OCTOBER
2005

 

 

 

By
Tom Turpin
 
Professor of
Entomology
Purdue University

 

 

 

 

 

10-13-05

Little Insects Turn Out to be Big Biters

Humans have long been unwilling donors of blood to biting insects. Female mosquitoes are the best known of the six-legged phlebotomists. Because of the blood-sucking habit, mosquitoes are capable of transmitting disease-causing organisms between animals. In scientific terms, they are disease vectors.

Mosquitoes transmit the well-known diseases of malaria, yellow fever, St. Louis encephalitis, and West Nile . But mosquitoes are not the only insects that seek blood meals from humans. The kissing bug gets its name because of the habit of selecting the area of the mouth to grab a sip or two of human blood. Bed bugs aren't as specific as to feeding site. Any old patch of human skin is a possible feeding site for this nighttime feeder.

In general, these insect blood letters go about their business with a minimum amount of discomfort to the human. We may not even notice that we have become a blood donor until the donation site begins to itch.

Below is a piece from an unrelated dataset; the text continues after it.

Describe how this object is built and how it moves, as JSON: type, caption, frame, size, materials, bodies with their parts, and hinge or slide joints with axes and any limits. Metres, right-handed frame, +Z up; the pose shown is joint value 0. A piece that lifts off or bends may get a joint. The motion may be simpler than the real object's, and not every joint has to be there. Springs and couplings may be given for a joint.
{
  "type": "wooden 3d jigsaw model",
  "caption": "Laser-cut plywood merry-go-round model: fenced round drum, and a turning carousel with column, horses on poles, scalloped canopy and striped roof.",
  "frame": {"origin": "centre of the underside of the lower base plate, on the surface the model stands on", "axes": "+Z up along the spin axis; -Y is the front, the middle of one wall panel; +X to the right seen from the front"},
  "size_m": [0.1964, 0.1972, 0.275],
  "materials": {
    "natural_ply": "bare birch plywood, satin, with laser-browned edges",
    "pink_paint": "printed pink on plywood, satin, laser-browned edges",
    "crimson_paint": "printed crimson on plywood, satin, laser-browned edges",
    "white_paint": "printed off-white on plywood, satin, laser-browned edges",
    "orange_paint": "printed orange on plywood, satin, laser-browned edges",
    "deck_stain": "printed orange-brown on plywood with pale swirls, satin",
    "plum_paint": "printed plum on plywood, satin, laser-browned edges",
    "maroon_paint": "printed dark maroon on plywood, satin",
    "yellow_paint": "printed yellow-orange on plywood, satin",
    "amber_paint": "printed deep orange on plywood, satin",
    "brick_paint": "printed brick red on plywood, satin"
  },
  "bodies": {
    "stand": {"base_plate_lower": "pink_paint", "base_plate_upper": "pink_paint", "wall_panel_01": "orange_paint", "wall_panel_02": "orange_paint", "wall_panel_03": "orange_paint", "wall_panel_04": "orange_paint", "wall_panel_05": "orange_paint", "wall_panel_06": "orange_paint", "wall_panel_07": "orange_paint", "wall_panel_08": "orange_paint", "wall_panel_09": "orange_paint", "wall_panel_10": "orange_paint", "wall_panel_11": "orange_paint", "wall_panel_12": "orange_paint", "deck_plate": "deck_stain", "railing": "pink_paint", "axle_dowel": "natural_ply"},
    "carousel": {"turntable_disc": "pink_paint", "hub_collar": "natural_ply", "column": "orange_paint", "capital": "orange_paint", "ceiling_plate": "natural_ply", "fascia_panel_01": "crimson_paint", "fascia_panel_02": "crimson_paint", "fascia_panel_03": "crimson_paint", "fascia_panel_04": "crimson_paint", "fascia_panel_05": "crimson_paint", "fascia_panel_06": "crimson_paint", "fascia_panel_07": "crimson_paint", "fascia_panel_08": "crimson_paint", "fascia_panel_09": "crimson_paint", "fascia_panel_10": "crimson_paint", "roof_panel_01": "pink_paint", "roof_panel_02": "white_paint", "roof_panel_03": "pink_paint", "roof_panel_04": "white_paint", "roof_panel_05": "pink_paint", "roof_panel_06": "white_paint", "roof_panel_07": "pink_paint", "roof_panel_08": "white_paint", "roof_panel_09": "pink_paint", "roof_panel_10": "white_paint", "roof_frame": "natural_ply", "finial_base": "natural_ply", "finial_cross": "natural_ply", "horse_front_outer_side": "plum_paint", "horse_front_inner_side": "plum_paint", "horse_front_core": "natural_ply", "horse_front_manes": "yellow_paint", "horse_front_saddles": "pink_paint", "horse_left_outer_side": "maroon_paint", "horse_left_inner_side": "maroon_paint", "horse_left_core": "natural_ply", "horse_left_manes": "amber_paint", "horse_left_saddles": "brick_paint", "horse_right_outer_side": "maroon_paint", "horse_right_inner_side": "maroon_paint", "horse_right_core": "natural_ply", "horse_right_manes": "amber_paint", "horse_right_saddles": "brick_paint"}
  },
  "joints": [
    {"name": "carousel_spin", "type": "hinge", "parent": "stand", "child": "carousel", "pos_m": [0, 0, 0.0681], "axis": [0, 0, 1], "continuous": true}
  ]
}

That is not the case with other blood-feeding insects. When these insects bite, the animal knows it! Horse flies, deer flies and stable flies produce pain when they bite. That is why animals, including the human animal, respond to the bite with avoidance behavior. Stomping, running, swatting, and, in the case of humans, swearing, are common reactions to bites from these insects.

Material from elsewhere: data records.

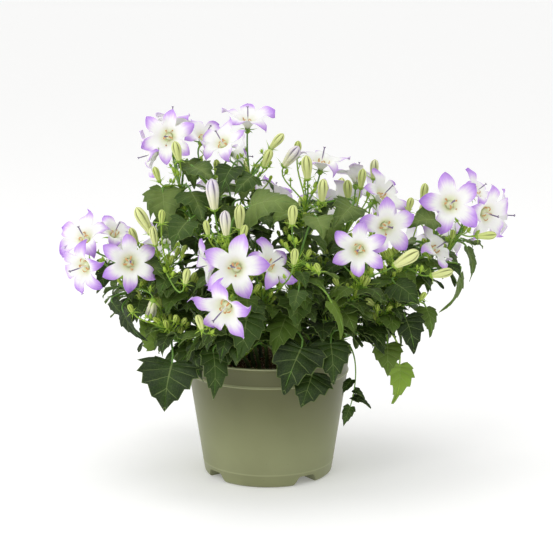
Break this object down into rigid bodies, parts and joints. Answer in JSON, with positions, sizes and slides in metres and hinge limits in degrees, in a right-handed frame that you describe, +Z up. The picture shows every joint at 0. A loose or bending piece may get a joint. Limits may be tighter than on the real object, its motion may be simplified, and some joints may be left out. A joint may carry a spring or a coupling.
{
  "type": "potted bellflower",
  "caption": "Bushy bellflower with white star-shaped blooms tipped in lilac, buds and toothed leaves, in a tapered plastic nursery pot.",
  "frame": {"origin": "centre of the flat pad under the pot, on the surface that it stands on", "axes": "+Z up along the pot's axis, +X to the right and -Y towards someone who looks at the front"},
  "size_m": [0.3745, 0.2917, 0.3098],
  "materials": {
    "pot_plastic": "satin",
    "peat": "matte",
    "foliage": "satin",
    "petals": "matte"
  },
  "bodies": {
    "root": {"bloom_back_far_right_1": "petals", "bloom_back_far_right_2": "petals", "bloom_back_left_1": "petals", "bloom_back_left_2": "petals", "bloom_back_mid_1": "petals", "bloom_back_mid_2": "petals", "bloom_back_right_1": "petals", "bloom_back_right_2": "petals", "bloom_front_low_1": "petals", "bloom_front_mid_1": "petals", "bloom_front_mid_2": "petals", "bloom_front_right_bloom_1": "petals", "bloom_left_back_1": "petals", "bloom_left_back_2": "petals", "bloom_left_low_1": "petals", "bloom_left_low_2": "petals", "bloom_right_arm_1": "petals", "bloom_right_arm_2": "petals", "bloom_right_back_1": "petals", "bloom_right_back_2": "petals", "bloom_right_front_1": "petals", "bloom_right_front_2": "petals", "bloom_right_low_1": "petals", "bloom_right_mid_1": "petals", "bloom_right_tip_1": "petals", "bloom_right_tip_2": "petals", "bloom_top_left_1": "petals", "bloom_top_left_2": "petals", "bloom_top_left_3": "petals", "bloom_top_left_mid_1": "petals", "bloom_top_left_mid_2": "petals", "bloom_top_mid_1": "petals", "bloom_top_mid_2": "petals", "bloom_top_right_1": "petals", "leafy_stem_back_far_right": "foliage", "leafy_stem_back_left": "foliage", "leafy_stem_back_mid": "foliage", "leafy_stem_back_right": "foliage", "leafy_stem_front_buds_left": "foliage", "leafy_stem_front_buds_right": "foliage", "leafy_stem_front_low": "foliage", "leafy_stem_front_mid": "foliage", "leafy_stem_front_right_bloom": "foliage", "leafy_stem_left_back": "foliage", "leafy_stem_left_buds": "foliage", "leafy_stem_left_low": "foliage", "leafy_stem_left_skirt": "foliage", "leafy_stem_right_arm": "foliage", "leafy_stem_right_back": "foliage", "leafy_stem_right_front": "foliage", "leafy_stem_right_low": "foliage", "leafy_stem_right_mid": "foliage", "leafy_stem_right_skirt": "foliage", "leafy_stem_right_tip": "foliage", "leafy_stem_top_left": "foliage", "leafy_stem_top_left_mid": "foliage", "leafy_stem_top_mid": "foliage", "leafy_stem_top_right": "foliage", "pot": "pot_plastic", "soil": "peat"}
  },
  "joints": []
}
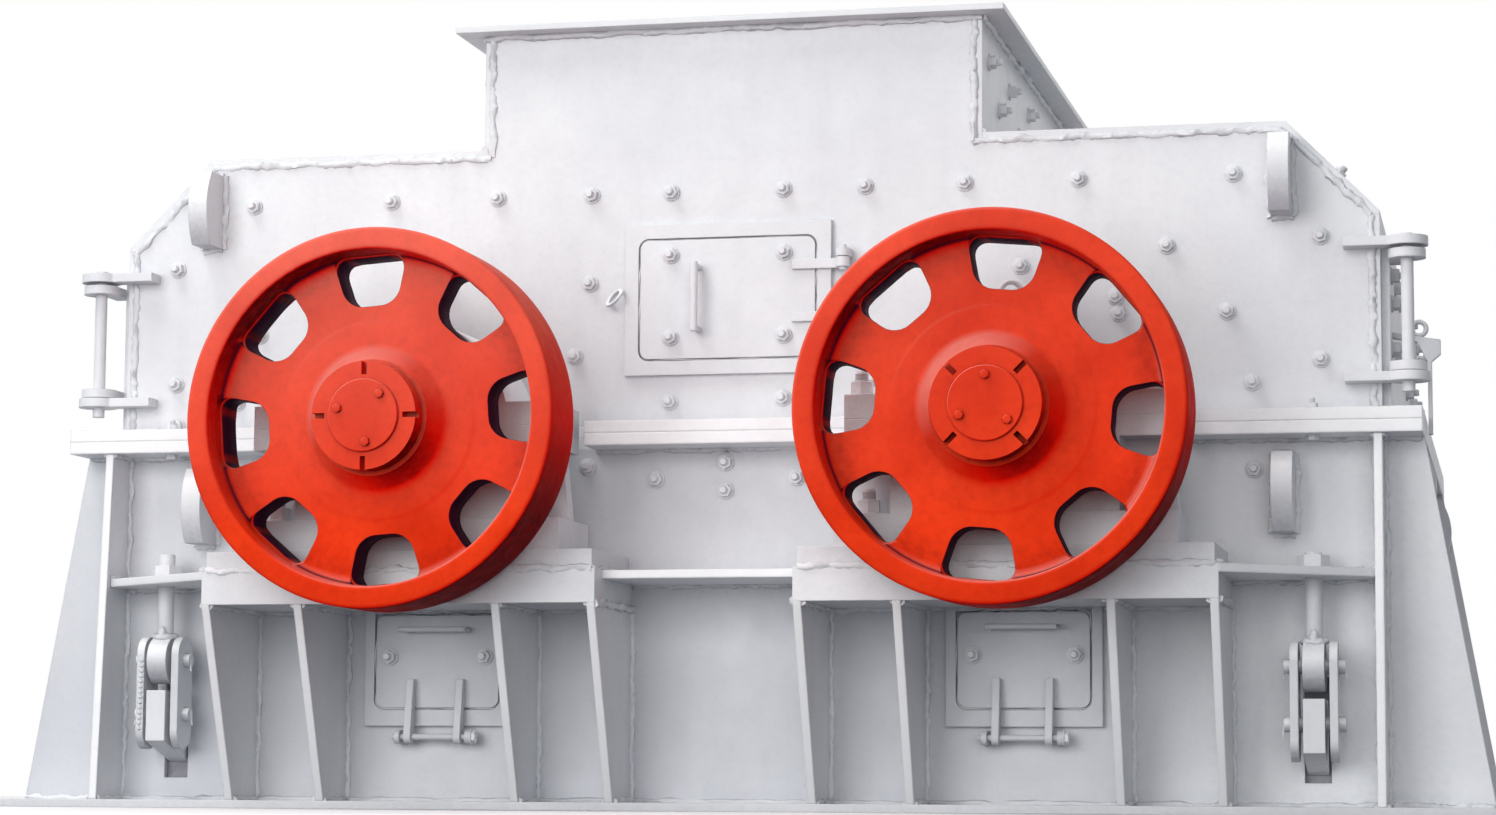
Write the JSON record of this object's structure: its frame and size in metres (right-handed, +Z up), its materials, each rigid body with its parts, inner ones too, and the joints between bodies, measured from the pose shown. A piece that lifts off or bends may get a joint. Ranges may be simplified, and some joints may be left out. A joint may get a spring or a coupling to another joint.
{
  "type": "sand making machine",
  "caption": "Welded twin-rotor crusher housing with a feed hopper, red spoked flywheels on outside bearings, hinged inspection and end doors, and screw-set grate beams.",
  "frame": {"origin": "middle of the footprint, on the underside of the base plate", "axes": "+X along the machine to its right end, +Y from front to back, +Z up"},
  "size_m": [3.662, 2.872, 1.956],
  "materials": {
    "body_paint": "satin light grey paint",
    "wheel_paint": "satin red-orange paint",
    "bare_steel": "machined",
    "dark_casting": "rough worn"
  },
  "bodies": {
    "housing": {"base_frame": "body_paint", "lower_wall_front": "body_paint", "lower_wall_back": "body_paint", "lower_end_walls": "body_paint", "ribs_front": "body_paint", "ribs_back": "body_paint", "bearing_seats": "body_paint", "shelves": "body_paint", "lower_flange": "body_paint", "upper_flange": "body_paint", "upper_wall_front": "body_paint", "upper_wall_back": "body_paint", "roof_plates": "body_paint", "end_frames": "body_paint", "hopper_sides": "body_paint", "hopper_rim": "body_paint", "bearings_front": "body_paint", "bearings_back": "body_paint", "bearing_caps_front": "body_paint", "bearing_caps_back": "body_paint", "door_frame": "body_paint", "hatch_frames": "body_paint", "back_covers": "body_paint", "lifting_lugs": "body_paint", "end_hinges": "body_paint", "adjusting_nuts": "body_paint"},
    "rotor_left": {"shaft_left": "bare_steel", "discs_left": "dark_casting", "hammers_left": "dark_casting", "flywheel_left_front": "wheel_paint", "flywheel_left_back": "wheel_paint", "lock_nuts_left": "wheel_paint", "end_caps_left": "wheel_paint"},
    "rotor_right": {"shaft_right": "bare_steel", "discs_right": "dark_casting", "hammers_right": "dark_casting", "flywheel_right_front": "wheel_paint", "flywheel_right_back": "wheel_paint", "lock_nuts_right": "wheel_paint", "end_caps_right": "wheel_paint"},
    "inspection_door": {"inspection_door": "body_paint", "door_handle": "body_paint"},
    "hatch_left": {"hatch_left": "body_paint"},
    "end_door_left": {"end_door_left": "body_paint"},
    "grate_left": {"grate_beam_left": "body_paint", "grate_hangers_left": "body_paint"},
    "hatch_right": {"hatch_right": "body_paint"},
    "end_door_right": {"end_door_right": "body_paint"},
    "grate_right": {"grate_beam_right": "body_paint", "grate_hangers_right": "body_paint"}
  },
  "joints": [
    {"name": "rotor_left_spin", "type": "hinge", "parent": "housing", "child": "rotor_left", "pos_m": [-0.733, 0, 0.916], "axis": [0, 1, 0], "continuous": true},
    {"name": "rotor_right_spin", "type": "hinge", "parent": "housing", "child": "rotor_right", "pos_m": [0.733, 0, 0.916], "axis": [0, 1, 0], "continuous": true},
    {"name": "inspection_door_hinge", "type": "hinge", "parent": "housing", "child": "inspection_door", "pos_m": [0.295, -0.858, 1.256], "axis": [0, 0, 1], "range_deg": [0, 90]},
    {"name": "hatch_left_hinge", "type": "hinge", "parent": "housing", "child": "hatch_left", "pos_m": [-0.733, -0.858, 0.178], "axis": [1, 0, 0], "range_deg": [0, 100]},
    {"name": "hatch_right_hinge", "type": "hinge", "parent": "housing", "child": "hatch_right", "pos_m": [0.733, -0.858, 0.178], "axis": [1, 0, 0], "range_deg": [0, 100]},
    {"name": "end_door_left_hinge", "type": "hinge", "parent": "housing", "child": "end_door_left", "pos_m": [-1.647, -0.849, 1.18], "axis": [0, 0, 1], "range_deg": [0, 110]},
    {"name": "end_door_right_hinge", "type": "hinge", "parent": "housing", "child": "end_door_right", "pos_m": [1.647, -0.849, 1.18], "axis": [0, 0, -1], "range_deg": [0, 110]},
    {"name": "grate_left_lift", "type": "slide", "parent": "housing", "child": "grate_left", "axis": [0, 0, 1], "range_m": [-0.035, 0.023]},
    {"name": "grate_right_lift", "type": "slide", "parent": "housing", "child": "grate_right", "axis": [0, 0, 1], "range_m": [-0.013, 0.045]}
  ]
}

This is also why insects that produce pain when they bite are nervous feeders. These insects tend to bite and fly. This is because these insects know that their victim will respond to the bite. And this response might not be healthy to the biting insect.

Some of the pain-producing insect biters are very tiny creatures. The group known as punkies or no-see-ums fit into this category. These are flies. Their small size is responsible for the name "no-see-um." The bite of these little insects is definitely out of proportion to their size. In fact, their scientific name "Ceratopogonidae" is a very big word for such small insects. Depending on the type size, you could place from 15 to 30 of the little biters head to tail along their name!

Many of the no-see-ums attack other insects from which they suck hemolymph, the insect blood. Even that notorious insect predator the praying mantid has been observed being attacked by no-see-ums. Some Ceratopogonids prey on smaller insects.

This is also the case with the insect known as the minute pirate bug. This insect is a true bug, but the name minute suggests that it is small. And it is. It's about the size of the period at the end of this sentence. This bug is a predator on other insects. It is commonly found in crop fields where it feeds on the plant pests known as aphids. For that reason, the minute pirate bug is considered a beneficial insect.

The minute pirate bug is also known as the insidious flower bug. That name comes from the insect's scientific name Orius insidiousis. Thomas Say named that insect. Say spent the last years of his life living and working in New Harmony , Ind. , where he classified and assigned genus and species names to many insects.

The name that Say assigned to this insect is very descriptive of the habit of the diminutive bug. Orius has to do with the mouth, and insidious is defined as " full of plots, watching for an opportunity to entrap, treacherous." In other words, this insect is a treacherous biter.

In 2005, populations of the minute pirate bug appeared to be very high. In the fall, the insect leaves the crop fields, searching for places to spend the winter. This means the insect shows up around houses and in parks and comes into contact with humans. For reasons that we don't understand, this little black insect with two white spots seems to relish taking a bite out of human flesh. The bite hurts and justifies the name of insidious biter. Oh, well, things could be worse -- it could be a much bigger bug!